-- EXERCISE AIM --
Restate each of the lines given below, word for word.

-- DATASET CONTENT --
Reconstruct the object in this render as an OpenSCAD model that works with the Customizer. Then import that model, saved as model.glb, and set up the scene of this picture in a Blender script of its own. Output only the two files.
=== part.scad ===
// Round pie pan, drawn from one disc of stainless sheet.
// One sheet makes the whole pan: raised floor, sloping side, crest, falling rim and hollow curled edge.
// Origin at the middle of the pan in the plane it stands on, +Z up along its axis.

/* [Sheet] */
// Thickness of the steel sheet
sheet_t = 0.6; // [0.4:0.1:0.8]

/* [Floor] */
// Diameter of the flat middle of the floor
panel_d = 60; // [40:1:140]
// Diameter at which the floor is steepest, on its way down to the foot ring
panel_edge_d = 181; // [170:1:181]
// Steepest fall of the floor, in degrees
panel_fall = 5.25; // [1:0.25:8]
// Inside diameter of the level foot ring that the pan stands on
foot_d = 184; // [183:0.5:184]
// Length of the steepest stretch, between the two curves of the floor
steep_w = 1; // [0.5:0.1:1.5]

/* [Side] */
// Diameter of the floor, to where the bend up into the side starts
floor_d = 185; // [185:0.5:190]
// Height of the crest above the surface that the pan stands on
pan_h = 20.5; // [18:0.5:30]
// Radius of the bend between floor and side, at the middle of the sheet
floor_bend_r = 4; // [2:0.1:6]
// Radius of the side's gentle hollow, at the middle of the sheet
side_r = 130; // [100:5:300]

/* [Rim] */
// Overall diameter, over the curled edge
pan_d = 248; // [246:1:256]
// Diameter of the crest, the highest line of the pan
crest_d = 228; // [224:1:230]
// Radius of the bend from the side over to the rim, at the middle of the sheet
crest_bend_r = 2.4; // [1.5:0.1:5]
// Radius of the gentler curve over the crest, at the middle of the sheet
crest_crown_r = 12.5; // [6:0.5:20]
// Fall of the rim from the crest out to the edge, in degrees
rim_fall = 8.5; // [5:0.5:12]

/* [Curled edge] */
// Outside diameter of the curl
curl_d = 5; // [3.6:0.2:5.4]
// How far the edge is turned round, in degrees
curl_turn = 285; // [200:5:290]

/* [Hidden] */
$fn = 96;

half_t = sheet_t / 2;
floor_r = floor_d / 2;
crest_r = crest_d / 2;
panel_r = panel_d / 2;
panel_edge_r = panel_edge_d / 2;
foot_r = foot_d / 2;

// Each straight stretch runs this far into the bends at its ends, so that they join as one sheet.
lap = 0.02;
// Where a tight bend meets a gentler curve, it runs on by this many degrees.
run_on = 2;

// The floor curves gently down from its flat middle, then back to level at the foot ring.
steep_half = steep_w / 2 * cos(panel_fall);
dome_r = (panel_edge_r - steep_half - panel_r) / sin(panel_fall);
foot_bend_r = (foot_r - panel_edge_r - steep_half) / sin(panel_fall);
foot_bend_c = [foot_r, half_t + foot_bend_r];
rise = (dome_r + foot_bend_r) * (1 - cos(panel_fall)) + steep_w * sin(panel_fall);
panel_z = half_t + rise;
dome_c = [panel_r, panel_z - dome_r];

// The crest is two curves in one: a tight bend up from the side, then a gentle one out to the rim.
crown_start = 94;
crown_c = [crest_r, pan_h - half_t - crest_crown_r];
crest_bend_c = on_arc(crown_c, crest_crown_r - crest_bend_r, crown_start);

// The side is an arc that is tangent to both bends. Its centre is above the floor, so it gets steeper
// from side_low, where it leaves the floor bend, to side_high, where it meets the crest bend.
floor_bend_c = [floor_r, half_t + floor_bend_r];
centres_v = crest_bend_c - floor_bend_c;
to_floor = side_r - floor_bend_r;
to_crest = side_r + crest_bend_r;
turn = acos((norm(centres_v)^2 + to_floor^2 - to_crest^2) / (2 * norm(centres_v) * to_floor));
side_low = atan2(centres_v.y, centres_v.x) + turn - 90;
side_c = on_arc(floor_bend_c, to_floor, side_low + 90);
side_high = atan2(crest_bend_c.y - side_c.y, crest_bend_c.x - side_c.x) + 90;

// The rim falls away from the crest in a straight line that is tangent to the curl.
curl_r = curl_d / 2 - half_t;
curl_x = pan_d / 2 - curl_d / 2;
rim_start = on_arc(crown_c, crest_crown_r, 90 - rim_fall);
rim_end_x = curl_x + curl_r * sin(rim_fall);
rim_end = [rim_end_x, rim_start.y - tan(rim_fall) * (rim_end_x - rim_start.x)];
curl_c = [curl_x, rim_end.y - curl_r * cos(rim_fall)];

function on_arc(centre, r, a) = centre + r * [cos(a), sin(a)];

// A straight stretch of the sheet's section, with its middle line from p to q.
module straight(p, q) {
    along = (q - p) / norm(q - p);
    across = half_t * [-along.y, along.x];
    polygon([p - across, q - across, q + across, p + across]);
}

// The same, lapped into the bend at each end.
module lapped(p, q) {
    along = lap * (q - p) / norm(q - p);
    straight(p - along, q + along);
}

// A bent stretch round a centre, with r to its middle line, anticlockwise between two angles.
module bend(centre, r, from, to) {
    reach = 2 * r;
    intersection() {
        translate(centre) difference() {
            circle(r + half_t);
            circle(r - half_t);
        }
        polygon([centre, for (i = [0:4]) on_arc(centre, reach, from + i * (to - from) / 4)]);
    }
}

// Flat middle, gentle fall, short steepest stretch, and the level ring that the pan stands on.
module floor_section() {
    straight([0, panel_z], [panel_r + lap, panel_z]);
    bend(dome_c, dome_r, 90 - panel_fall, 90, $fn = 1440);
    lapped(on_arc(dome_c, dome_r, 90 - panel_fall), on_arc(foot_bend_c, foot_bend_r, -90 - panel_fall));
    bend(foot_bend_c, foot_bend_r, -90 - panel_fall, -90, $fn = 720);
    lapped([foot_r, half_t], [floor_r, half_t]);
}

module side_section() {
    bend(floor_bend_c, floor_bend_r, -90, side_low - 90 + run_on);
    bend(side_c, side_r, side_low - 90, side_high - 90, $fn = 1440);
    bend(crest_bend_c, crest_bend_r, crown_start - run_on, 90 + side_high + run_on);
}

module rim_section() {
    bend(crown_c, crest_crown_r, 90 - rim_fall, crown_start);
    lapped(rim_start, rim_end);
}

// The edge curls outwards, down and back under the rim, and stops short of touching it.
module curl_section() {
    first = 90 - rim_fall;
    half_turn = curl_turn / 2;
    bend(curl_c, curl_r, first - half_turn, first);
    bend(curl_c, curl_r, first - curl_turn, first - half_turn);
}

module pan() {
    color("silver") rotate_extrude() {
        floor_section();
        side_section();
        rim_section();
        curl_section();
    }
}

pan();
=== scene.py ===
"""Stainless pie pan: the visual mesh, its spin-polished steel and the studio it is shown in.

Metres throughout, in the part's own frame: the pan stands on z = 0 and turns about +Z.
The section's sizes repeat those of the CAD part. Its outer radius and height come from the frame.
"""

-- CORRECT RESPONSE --
Reconstruct the object in this render as an OpenSCAD model that works with the Customizer. Then import that model, saved as model.glb, and set up the scene of this picture in a Blender script of its own. Output only the two files.
=== part.scad ===
// Round pie pan, drawn from one disc of stainless sheet.
// One sheet makes the whole pan: raised floor, sloping side, crest, falling rim and hollow curled edge.
// Origin at the middle of the pan in the plane it stands on, +Z up along its axis.

/* [Sheet] */
// Thickness of the steel sheet
sheet_t = 0.6; // [0.4:0.1:0.8]

/* [Floor] */
// Diameter of the flat middle of the floor
panel_d = 60; // [40:1:140]
// Diameter at which the floor is steepest, on its way down to the foot ring
panel_edge_d = 181; // [170:1:181]
// Steepest fall of the floor, in degrees
panel_fall = 5.25; // [1:0.25:8]
// Inside diameter of the level foot ring that the pan stands on
foot_d = 184; // [183:0.5:184]
// Length of the steepest stretch, between the two curves of the floor
steep_w = 1; // [0.5:0.1:1.5]

/* [Side] */
// Diameter of the floor, to where the bend up into the side starts
floor_d = 185; // [185:0.5:190]
// Height of the crest above the surface that the pan stands on
pan_h = 20.5; // [18:0.5:30]
// Radius of the bend between floor and side, at the middle of the sheet
floor_bend_r = 4; // [2:0.1:6]
// Radius of the side's gentle hollow, at the middle of the sheet
side_r = 130; // [100:5:300]

/* [Rim] */
// Overall diameter, over the curled edge
pan_d = 248; // [246:1:256]
// Diameter of the crest, the highest line of the pan
crest_d = 228; // [224:1:230]
// Radius of the bend from the side over to the rim, at the middle of the sheet
crest_bend_r = 2.4; // [1.5:0.1:5]
// Radius of the gentler curve over the crest, at the middle of the sheet
crest_crown_r = 12.5; // [6:0.5:20]
// Fall of the rim from the crest out to the edge, in degrees
rim_fall = 8.5; // [5:0.5:12]

/* [Curled edge] */
// Outside diameter of the curl
curl_d = 5; // [3.6:0.2:5.4]
// How far the edge is turned round, in degrees
curl_turn = 285; // [200:5:290]

/* [Hidden] */
$fn = 96;

half_t = sheet_t / 2;
floor_r = floor_d / 2;
crest_r = crest_d / 2;
panel_r = panel_d / 2;
panel_edge_r = panel_edge_d / 2;
foot_r = foot_d / 2;

// Each straight stretch runs this far into the bends at its ends, so that they join as one sheet.
lap = 0.02;
// Where a tight bend meets a gentler curve, it runs on by this many degrees.
run_on = 2;

// The floor curves gently down from its flat middle, then back to level at the foot ring.
steep_half = steep_w / 2 * cos(panel_fall);
dome_r = (panel_edge_r - steep_half - panel_r) / sin(panel_fall);
foot_bend_r = (foot_r - panel_edge_r - steep_half) / sin(panel_fall);
foot_bend_c = [foot_r, half_t + foot_bend_r];
rise = (dome_r + foot_bend_r) * (1 - cos(panel_fall)) + steep_w * sin(panel_fall);
panel_z = half_t + rise;
dome_c = [panel_r, panel_z - dome_r];

// The crest is two curves in one: a tight bend up from the side, then a gentle one out to the rim.
crown_start = 94;
crown_c = [crest_r, pan_h - half_t - crest_crown_r];
crest_bend_c = on_arc(crown_c, crest_crown_r - crest_bend_r, crown_start);

// The side is an arc that is tangent to both bends. Its centre is above the floor, so it gets steeper
// from side_low, where it leaves the floor bend, to side_high, where it meets the crest bend.
floor_bend_c = [floor_r, half_t + floor_bend_r];
centres_v = crest_bend_c - floor_bend_c;
to_floor = side_r - floor_bend_r;
to_crest = side_r + crest_bend_r;
turn = acos((norm(centres_v)^2 + to_floor^2 - to_crest^2) / (2 * norm(centres_v) * to_floor));
side_low = atan2(centres_v.y, centres_v.x) + turn - 90;
side_c = on_arc(floor_bend_c, to_floor, side_low + 90);
side_high = atan2(crest_bend_c.y - side_c.y, crest_bend_c.x - side_c.x) + 90;

// The rim falls away from the crest in a straight line that is tangent to the curl.
curl_r = curl_d / 2 - half_t;
curl_x = pan_d / 2 - curl_d / 2;
rim_start = on_arc(crown_c, crest_crown_r, 90 - rim_fall);
rim_end_x = curl_x + curl_r * sin(rim_fall);
rim_end = [rim_end_x, rim_start.y - tan(rim_fall) * (rim_end_x - rim_start.x)];
curl_c = [curl_x, rim_end.y - curl_r * cos(rim_fall)];

function on_arc(centre, r, a) = centre + r * [cos(a), sin(a)];

// A straight stretch of the sheet's section, with its middle line from p to q.
module straight(p, q) {
    along = (q - p) / norm(q - p);
    across = half_t * [-along.y, along.x];
    polygon([p - across, q - across, q + across, p + across]);
}

// The same, lapped into the bend at each end.
module lapped(p, q) {
    along = lap * (q - p) / norm(q - p);
    straight(p - along, q + along);
}

// A bent stretch round a centre, with r to its middle line, anticlockwise between two angles.
module bend(centre, r, from, to) {
    reach = 2 * r;
    intersection() {
        translate(centre) difference() {
            circle(r + half_t);
            circle(r - half_t);
        }
        polygon([centre, for (i = [0:4]) on_arc(centre, reach, from + i * (to - from) / 4)]);
    }
}

// Flat middle, gentle fall, short steepest stretch, and the level ring that the pan stands on.
module floor_section() {
    straight([0, panel_z], [panel_r + lap, panel_z]);
    bend(dome_c, dome_r, 90 - panel_fall, 90, $fn = 1440);
    lapped(on_arc(dome_c, dome_r, 90 - panel_fall), on_arc(foot_bend_c, foot_bend_r, -90 - panel_fall));
    bend(foot_bend_c, foot_bend_r, -90 - panel_fall, -90, $fn = 720);
    lapped([foot_r, half_t], [floor_r, half_t]);
}

module side_section() {
    bend(floor_bend_c, floor_bend_r, -90, side_low - 90 + run_on);
    bend(side_c, side_r, side_low - 90, side_high - 90, $fn = 1440);
    bend(crest_bend_c, crest_bend_r, crown_start - run_on, 90 + side_high + run_on);
}

module rim_section() {
    bend(crown_c, crest_crown_r, 90 - rim_fall, crown_start);
    lapped(rim_start, rim_end);
}

// The edge curls outwards, down and back under the rim, and stops short of touching it.
module curl_section() {
    first = 90 - rim_fall;
    half_turn = curl_turn / 2;
    bend(curl_c, curl_r, first - half_turn, first);
    bend(curl_c, curl_r, first - curl_turn, first - half_turn);
}

module pan() {
    color("silver") rotate_extrude() {
        floor_section();
        side_section();
        rim_section();
        curl_section();
    }
}

pan();
=== scene.py ===
"""Stainless pie pan: the visual mesh, its spin-polished steel and the studio it is shown in.

Metres throughout, in the part's own frame: the pan stands on z = 0 and turns about +Z.
The section's sizes repeat those of the CAD part. Its outer radius and height come from the frame.
"""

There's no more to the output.